Un an après « La grotte des rêves perdus » Werner herzog
revient au documentaire avec un thème qui lui va comme un gant : la peine capitale. S'il s'agit ici encore de « plonger dans l'abîme », ce serait plutôt pour aller au fin fond de l'âme
humaine (ça a toujours été le sujet de ses films), d'où le sous-titre : « un conte de mort, un conte de vie », témoignant du caractère métaphysique de l'entreprise.



Le prologue donne le ton : le révérend chargé de recueillir les derniers instants explique que pour lui la vie d'un homme (ou d'un écureuil) est précieuse. Herzog lui demande s'il comprend
pourquoi Dieu autorise les exécutions, ce à quoi il répond négativement. Dieu est partout dans le film, à chaque instant on sent sa présence anxieuse ou réprobatrice, on pourrait presque sentir
son absence. Derrière le révérend, des croix blanches couvrent l'horizon : ce sont tous les condamnés qui n'ont pas pu être pris en charge par leur famille. Ils sont anonymes, seuls figurent
leurs dates et un numéro. À la fin du film, un autre intervenant se demandera ce qu'il a fait du trait d'union entre sa date de naissance et celle de sa mort, ce qu'il compte en faire, de quoi ce
trait sera-t-il le résumé lapidaire.



Petit problème personnel : le révérend pleure. En fait, tout le monde pleure. La propension du réalisateur à extirper les larmes des personnes qu'il interroge est une fois de plus agaçante. C'est
une habitude chez lui, comme certains procédés de mise en scène à la limite de l'indécence : montrer aux interviewés des photos de leurs proches disparus, et surtout bien mettre en évidence ces
photos dans le cadre, mettre en valeur des éclaboussures de sang, le nounours abandonné, les cookies que la victime n'a pas eu le temps de mettre au four.

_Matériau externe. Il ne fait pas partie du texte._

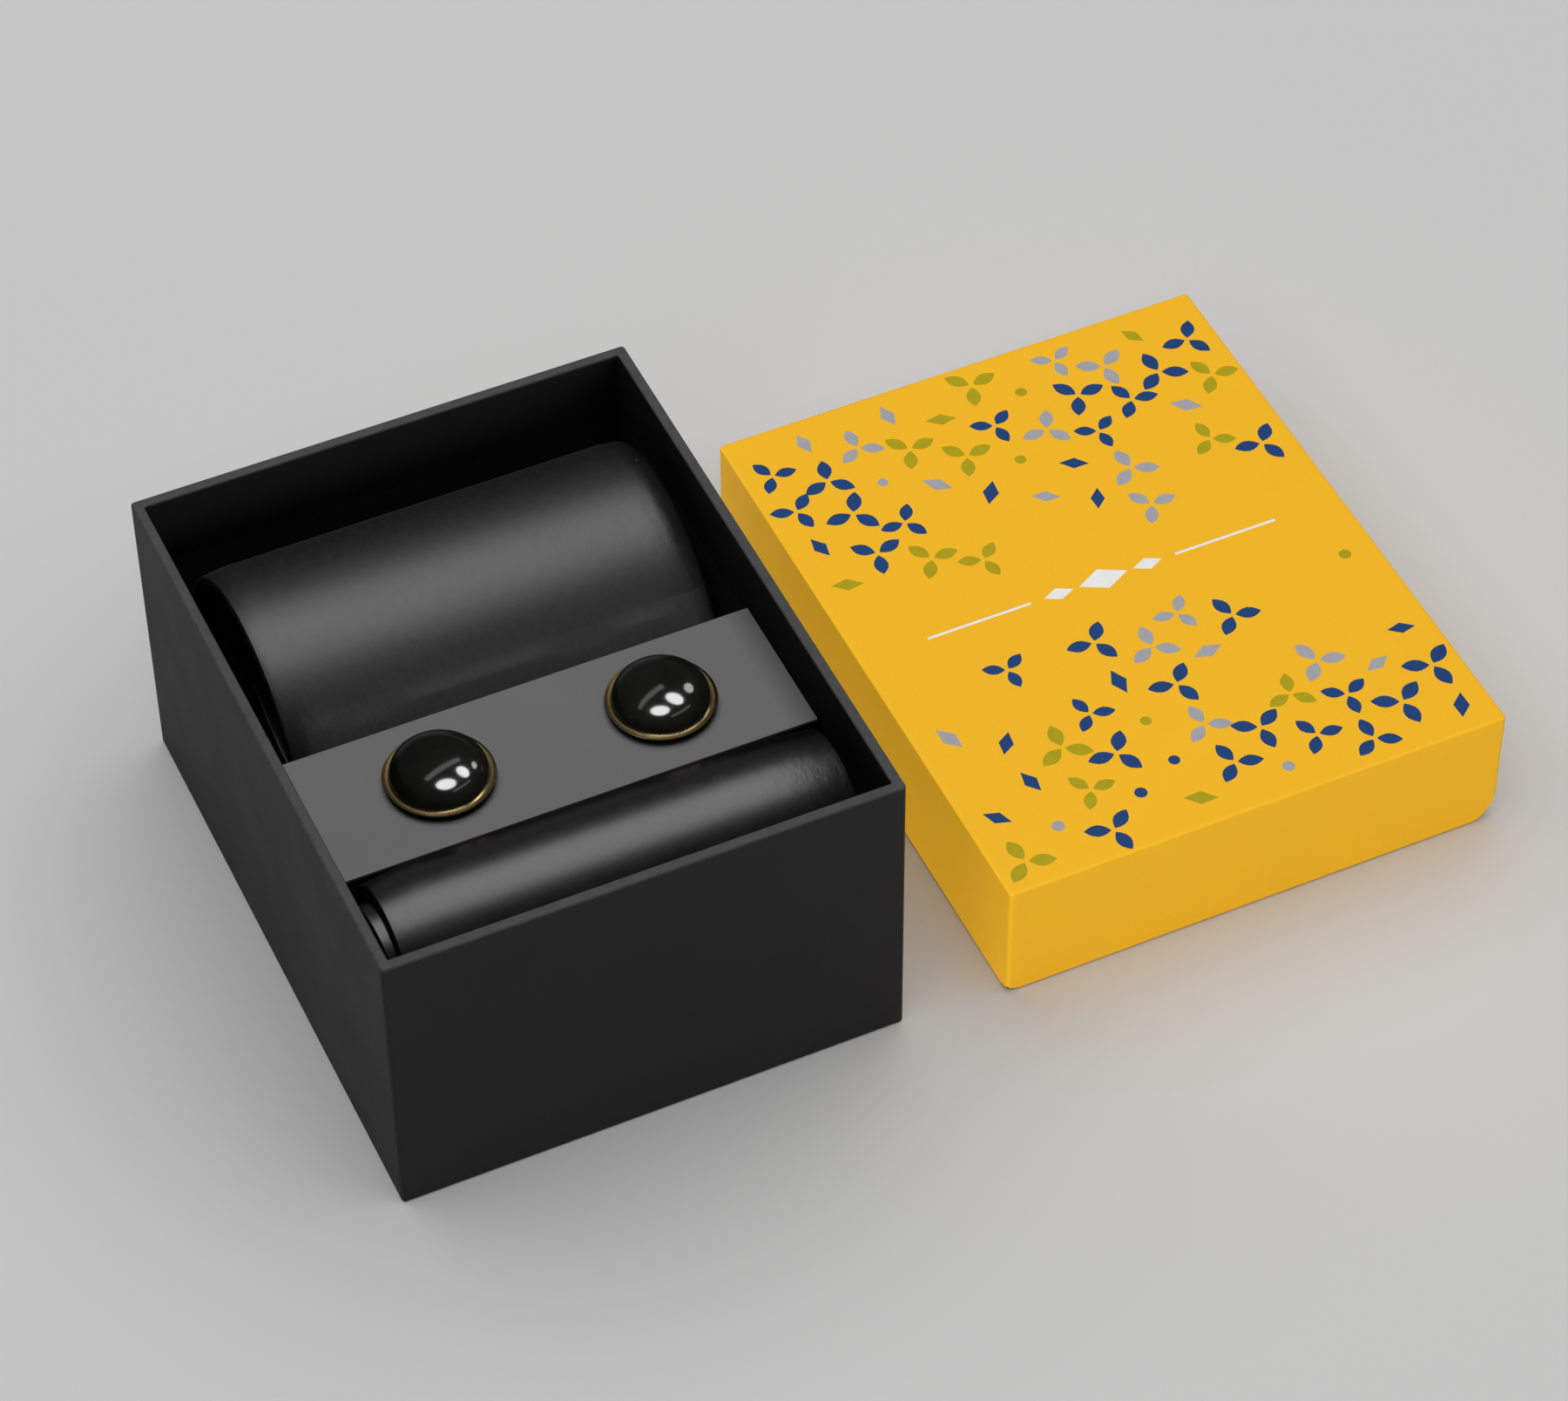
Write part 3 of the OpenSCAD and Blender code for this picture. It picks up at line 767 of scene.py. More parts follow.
def print_tree():
    """Scatters trefoils, lozenges and dots in rows, thinning out towards a bare middle band."""
    tree = bpy.data.node_groups.new("Lid print", "GeometryNodeTree")
    kinds = {"Width": "Float", "Depth": "Float", "Columns": "Int", "Rows": "Int", "Petal": "Float",
             "Bare Band": "Float", "Thickness": "Float", "Seed": "Int", "Place": "Vector",
             "Navy": "Material", "Olive": "Material", "Grey": "Material"}
    for name, kind in kinds.items():
        tree.interface.new_socket(name, in_out="INPUT", socket_type="NodeSocket" + kind)
    tree.interface.new_socket("Geometry", in_out="OUTPUT", socket_type="NodeSocketGeometry")
    given = tree.nodes.new("NodeGroupInput").outputs
    out = tree.nodes.new("NodeGroupOutput").inputs
    hand = Nodes(tree)

    def seed(step):
        return hand.maths("ADD", given["Seed"], step)

    def petals(share):
        return hand.maths("MULTIPLY", given["Petal"], share)

    grid = hand.add("GeometryNodeMeshGrid", {
        "Size X": given["Width"], "Size Y": given["Depth"],
        "Vertices X": given["Columns"], "Vertices Y": given["Rows"]})
    points = hand.add("GeometryNodeMeshToPoints", {"Mesh": grid.outputs["Mesh"]})
    place = hand.add("GeometryNodeInputPosition")
    axes = hand.add("ShaderNodeSeparateXYZ", {0: place.outputs[0]}).outputs
    pitch_x = hand.maths("DIVIDE", given["Width"], hand.maths("SUBTRACT", given["Columns"], 1))
    pitch_y = hand.maths("DIVIDE", given["Depth"], hand.maths("SUBTRACT", given["Rows"], 1))
    half_width = hand.maths("MULTIPLY", given["Width"], 0.5)
    column = hand.maths("ROUND", hand.maths("DIVIDE", hand.maths("ADD", axes["X"], half_width), pitch_x))
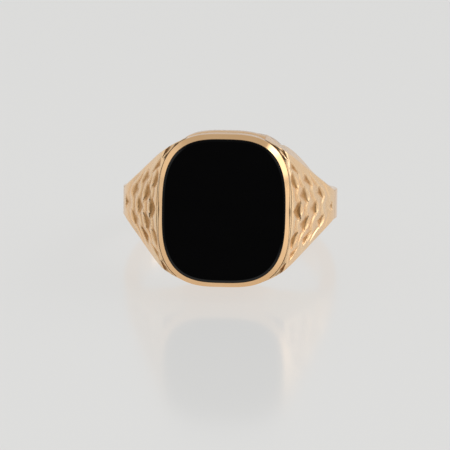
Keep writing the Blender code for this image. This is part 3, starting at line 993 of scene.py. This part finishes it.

Ces procédés malhonnêtes pourraient gâcher le film. D'où vient alors qu'on lui pardonne ? D'abord, contrairement par exemple à un Michael Moore, Herzog ne triche qu'à moitié, puisqu'il ne prend
pas vraiment la peine de dissimuler sa méthode au public. Sa franchise en devient même sidérante lorsqu'il s'adresse à Michael Perry, un des responsables du massacre, et dont la mise à mort doit
avoir lieu la semaine suivante, en lui disant qu'il ne l'apprécie pas, en lui faisant clairement comprendre qu'il considère que ce qu'il a fait est monstrueux mais que pour autant il ne remet pas
en cause son droit de vie. C'est aussi comme ça qu'il faut comprendre le titre, comme dans cette citation de Nietzsche : « Quand ton regard pénètre longtemps au fond de l'abîme, l'abîme, lui
aussi, pénètre en toi. » Ainsi le cinéaste donne d'emblée son point de vue afin de dissiper les doutes : on ne combat pas les monstres en en devenant un. Et peut-être a-t-il intérêt à
clarifier les choses, car il donnera la parole à tous sans juger personne, ce qui est l'autre (et très importante) raison pour laquelle on lui pardonne ses excès : il conservera tout au long du
film un respect, une distance, une approche irréprochable sur la question de la peine de mort.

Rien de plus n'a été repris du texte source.